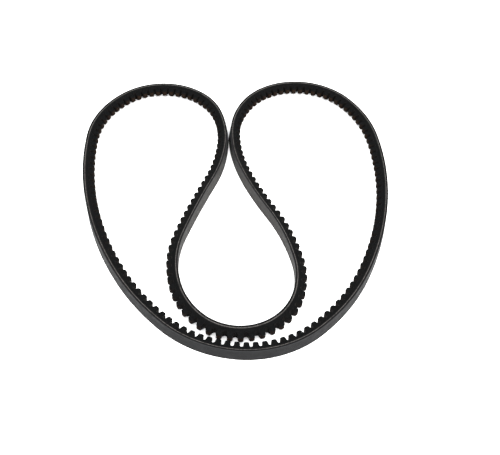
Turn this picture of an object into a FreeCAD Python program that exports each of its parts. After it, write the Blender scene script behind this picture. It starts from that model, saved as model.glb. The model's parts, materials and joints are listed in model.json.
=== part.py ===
import FreeCAD, Part
import math
import os

# A raw-edge cogged V belt: one endless narrow-section belt that stands on its side edge, folded
# into a heart.  The path runs along the tensile cord, counterclockwise seen from above, with the
# cogs on its left.  The frame's origin is the middle of the loop's outline, on the plane the belt
# stands on, +Z up.  Lengths are millimetres and angles are degrees.

# ---- the belt's section -------------------------------------------------------------------------
CORD_LENGTH = 1287.0       # once round the loop, along the tensile cord
COG_COUNT = 204
TOP_WIDTH = 9.7            # across the back
BELT_HEIGHT = 8.4          # from the back to the cog tips
FLANK_ANGLE = 19.0         # from each flank to the belt's middle plane

# ---- the layers, counted down from the back -----------------------------------------------------
BACK_FABRIC = 0.6          # the only layer with square edges: the flanks start beneath it
OVERCORD = 0.45
CUSHION = 1.1
CORD_DIAMETER = 0.8
CORD_SIDES = 12            # of the polygon that stands for the cord's round section
CORD_TURNS = 7             # parallel turns of one wound cord, seen across the section
CORD_SPACING = 1.45        # so wide that the flanks cut the outermost two turns
CORD_CLEARANCE = 0.02      # bonding film between a turn and its channel, each side

# ---- the cogs -----------------------------------------------------------------------------------
NOTCH_DEPTH = 3.2
COG_WIDTH = 3.8            # along the belt, at the cog's root
COG_CORNER = 1.6           # radius of the cog's rounded corners
CORNER_DROP = 1.4          # from the cog's tip down to the middle of that radius
NOTCH_ROOT = 1.1           # height of the notch's rounded floor
COG_PHASE = 0.125          # the first cog sits this part of a pitch past the start of the path

# ---- the fold: tangent arcs as (radius, turn), from the middle of the bottom run ----------------
# A positive turn bends the belt round its cogs, a negative one bends it back round its cover.
# The list gives the fold's proportions: its size comes from CORD_LENGTH.  The two arcs with no
# radius take the radii that close the loop.
FOLD = [
    (78.0, 44.0), (142.0, 24.0), (None, 35.0), (91.5, 31.0),          # right side
    (55.0, 107.0), (72.0, 34.0), (107.0, 22.0), (296.5, 9.0),         # right lobe, down to the neck
    (-144.0, -20.0), (-57.5, -30.0), (-39.5, -111.0),                 # inner fold, right and bottom
    (-52.0, -32.0), (-74.0, -35.0), (-546.5, -6.0),                   # inner fold, left
    (134.5, 16.0), (86.0, 28.0), (51.5, 112.0), (72.0, 46.0),         # neck and left lobe
    (236.5, 34.0), (175.0, 17.0), (None, 35.0),                       # left side
]

# ---- where the belt flexes ----------------------------------------------------------------------
# Each flex line lies in a notch, numbered along the path from its start.  The seam is the notch
# where the loop of bodies is opened.
SEAM = 104
FLEX_NOTCH = {
    "base_right": 4, "waist_right": 27, "shoulder_right": 62,
    "shoulder_left": 145, "waist_left": 175, "base_left": 201,
}
# Largest turn at each flex line: positive closes the notch, negative closes the back.
FLEX_TURN = {
    "base_right": 10.0, "waist_right": -20.0, "shoulder_right": 10.0, "seam": 0.0,
    "shoulder_left": 10.0, "waist_left": -20.0, "base_left": 10.0,
}
FLEX_GAP = 0.1             # between the two ends that meet at a flex line
FLEX_MARGIN = 0.4          # extra relief angle on each end
# Each body of belt runs along the path from one flex line to the next.
BODIES = {
    "base": ("base_left", "base_right"),
    "side_right": ("base_right", "waist_right"),
    "lobe_right": ("waist_right", "shoulder_right"),
    "fold_right": ("shoulder_right", "seam"),
    "fold_left": ("seam", "shoulder_left"),
    "lobe_left": ("shoulder_left", "waist_left"),
    "side_left": ("waist_left", "base_left"),
}

# ---- worked out from the above ------------------------------------------------------------------
PITCH = CORD_LENGTH / COG_COUNT
CORD_DEPTH = BACK_FABRIC + OVERCORD + CUSHION / 2
TIP = BELT_HEIGHT - CORD_DEPTH                 # from the cord to the cog tips
ROOT = TIP - NOTCH_DEPTH                       # from the cord to the floor of a notch
MID_HEIGHT = TOP_WIDTH / 2
OVERSHOOT = 1.0                                # how far a cutter runs past what it cuts
UP = FreeCAD.Vector(0, 0, 1)


def sin(angle):
    return math.sin(math.radians(angle))


def cos(angle):
    return math.cos(math.radians(angle))


def tan(angle):
    return math.tan(math.radians(angle))


# ---- the path -----------------------------------------------------------------------------------
def close_loop(fold):
    """Give the two arcs with no radius the radii that bring the path back to its start."""
    heading = 0.0
    chords = []
    for radius, turn in fold:
        chords.append((sin(heading + turn) - sin(heading), cos(heading) - cos(heading + turn)))
        heading += turn
    first, second = [i for i, (radius, turn) in enumerate(fold) if radius is None]
    miss_x = -sum(fold[i][0] * chords[i][0] for i in range(len(fold)) if fold[i][0])
    miss_y = -sum(fold[i][0] * chords[i][1] for i in range(len(fold)) if fold[i][0])
    (ax, ay), (bx, by) = chords[first], chords[second]
    det = ax * by - bx * ay
    closed = list(fold)
    closed[first] = ((miss_x * by - bx * miss_y) / det, fold[first][1])
    closed[second] = ((ax * miss_y - miss_x * ay) / det, fold[second][1])
    return closed


def lay_arcs(fold):
    """Lay the arcs end to end at full size: (station, length, radius, centre, heading)."""
    scale = CORD_LENGTH / sum(radius * math.radians(turn) for radius, turn in fold)
    point = FreeCAD.Vector(0, 0, 0)
    station = heading = 0.0
    arcs = []
    for radius, turn in fold:
        radius *= scale
        length = radius * math.radians(turn)
        centre = point + FreeCAD.Vector(-sin(heading), cos(heading), 0) * radius
        arcs.append((station, length, radius, centre, heading))
        heading += turn
        point = centre + FreeCAD.Vector(sin(heading), -cos(heading), 0) * radius
        station += length
    return arcs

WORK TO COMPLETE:
Output every line above without altering anything.

THE RESULT:
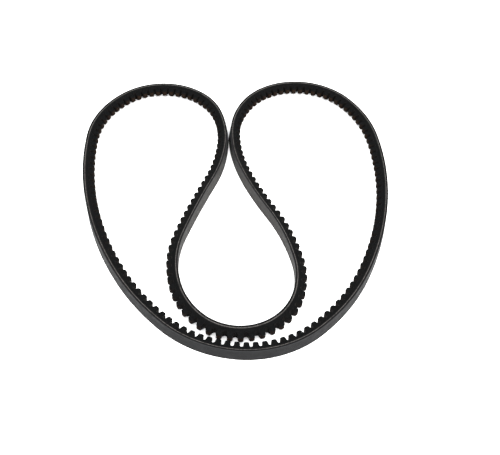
Turn this picture of an object into a FreeCAD Python program that exports each of its parts. After it, write the Blender scene script behind this picture. It starts from that model, saved as model.glb. The model's parts, materials and joints are listed in model.json.
=== part.py ===
import FreeCAD, Part
import math
import os

# A raw-edge cogged V belt: one endless narrow-section belt that stands on its side edge, folded
# into a heart.  The path runs along the tensile cord, counterclockwise seen from above, with the
# cogs on its left.  The frame's origin is the middle of the loop's outline, on the plane the belt
# stands on, +Z up.  Lengths are millimetres and angles are degrees.

# ---- the belt's section -------------------------------------------------------------------------
CORD_LENGTH = 1287.0       # once round the loop, along the tensile cord
COG_COUNT = 204
TOP_WIDTH = 9.7            # across the back
BELT_HEIGHT = 8.4          # from the back to the cog tips
FLANK_ANGLE = 19.0         # from each flank to the belt's middle plane

# ---- the layers, counted down from the back -----------------------------------------------------
BACK_FABRIC = 0.6          # the only layer with square edges: the flanks start beneath it
OVERCORD = 0.45
CUSHION = 1.1
CORD_DIAMETER = 0.8
CORD_SIDES = 12            # of the polygon that stands for the cord's round section
CORD_TURNS = 7             # parallel turns of one wound cord, seen across the section
CORD_SPACING = 1.45        # so wide that the flanks cut the outermost two turns
CORD_CLEARANCE = 0.02      # bonding film between a turn and its channel, each side

# ---- the cogs -----------------------------------------------------------------------------------
NOTCH_DEPTH = 3.2
COG_WIDTH = 3.8            # along the belt, at the cog's root
COG_CORNER = 1.6           # radius of the cog's rounded corners
CORNER_DROP = 1.4          # from the cog's tip down to the middle of that radius
NOTCH_ROOT = 1.1           # height of the notch's rounded floor
COG_PHASE = 0.125          # the first cog sits this part of a pitch past the start of the path

# ---- the fold: tangent arcs as (radius, turn), from the middle of the bottom run ----------------
# A positive turn bends the belt round its cogs, a negative one bends it back round its cover.
# The list gives the fold's proportions: its size comes from CORD_LENGTH.  The two arcs with no
# radius take the radii that close the loop.
FOLD = [
    (78.0, 44.0), (142.0, 24.0), (None, 35.0), (91.5, 31.0),          # right side
    (55.0, 107.0), (72.0, 34.0), (107.0, 22.0), (296.5, 9.0),         # right lobe, down to the neck
    (-144.0, -20.0), (-57.5, -30.0), (-39.5, -111.0),                 # inner fold, right and bottom
    (-52.0, -32.0), (-74.0, -35.0), (-546.5, -6.0),                   # inner fold, left
    (134.5, 16.0), (86.0, 28.0), (51.5, 112.0), (72.0, 46.0),         # neck and left lobe
    (236.5, 34.0), (175.0, 17.0), (None, 35.0),                       # left side
]

# ---- where the belt flexes ----------------------------------------------------------------------
# Each flex line lies in a notch, numbered along the path from its start.  The seam is the notch
# where the loop of bodies is opened.
SEAM = 104
FLEX_NOTCH = {
    "base_right": 4, "waist_right": 27, "shoulder_right": 62,
    "shoulder_left": 145, "waist_left": 175, "base_left": 201,
}
# Largest turn at each flex line: positive closes the notch, negative closes the back.
FLEX_TURN = {
    "base_right": 10.0, "waist_right": -20.0, "shoulder_right": 10.0, "seam": 0.0,
    "shoulder_left": 10.0, "waist_left": -20.0, "base_left": 10.0,
}
FLEX_GAP = 0.1             # between the two ends that meet at a flex line
FLEX_MARGIN = 0.4          # extra relief angle on each end
# Each body of belt runs along the path from one flex line to the next.
BODIES = {
    "base": ("base_left", "base_right"),
    "side_right": ("base_right", "waist_right"),
    "lobe_right": ("waist_right", "shoulder_right"),
    "fold_right": ("shoulder_right", "seam"),
    "fold_left": ("seam", "shoulder_left"),
    "lobe_left": ("shoulder_left", "waist_left"),
    "side_left": ("waist_left", "base_left"),
}

# ---- worked out from the above ------------------------------------------------------------------
PITCH = CORD_LENGTH / COG_COUNT
CORD_DEPTH = BACK_FABRIC + OVERCORD + CUSHION / 2
TIP = BELT_HEIGHT - CORD_DEPTH                 # from the cord to the cog tips
ROOT = TIP - NOTCH_DEPTH                       # from the cord to the floor of a notch
MID_HEIGHT = TOP_WIDTH / 2
OVERSHOOT = 1.0                                # how far a cutter runs past what it cuts
UP = FreeCAD.Vector(0, 0, 1)


def sin(angle):
    return math.sin(math.radians(angle))


def cos(angle):
    return math.cos(math.radians(angle))


def tan(angle):
    return math.tan(math.radians(angle))


# ---- the path -----------------------------------------------------------------------------------
def close_loop(fold):
    """Give the two arcs with no radius the radii that bring the path back to its start."""
    heading = 0.0
    chords = []
    for radius, turn in fold:
        chords.append((sin(heading + turn) - sin(heading), cos(heading) - cos(heading + turn)))
        heading += turn
    first, second = [i for i, (radius, turn) in enumerate(fold) if radius is None]
    miss_x = -sum(fold[i][0] * chords[i][0] for i in range(len(fold)) if fold[i][0])
    miss_y = -sum(fold[i][0] * chords[i][1] for i in range(len(fold)) if fold[i][0])
    (ax, ay), (bx, by) = chords[first], chords[second]
    det = ax * by - bx * ay
    closed = list(fold)
    closed[first] = ((miss_x * by - bx * miss_y) / det, fold[first][1])
    closed[second] = ((ax * miss_y - miss_x * ay) / det, fold[second][1])
    return closed


def lay_arcs(fold):
    """Lay the arcs end to end at full size: (station, length, radius, centre, heading)."""
    scale = CORD_LENGTH / sum(radius * math.radians(turn) for radius, turn in fold)
    point = FreeCAD.Vector(0, 0, 0)
    station = heading = 0.0
    arcs = []
    for radius, turn in fold:
        radius *= scale
        length = radius * math.radians(turn)
        centre = point + FreeCAD.Vector(-sin(heading), cos(heading), 0) * radius
        arcs.append((station, length, radius, centre, heading))
        heading += turn
        point = centre + FreeCAD.Vector(sin(heading), -cos(heading), 0) * radius
        station += length
    return arcs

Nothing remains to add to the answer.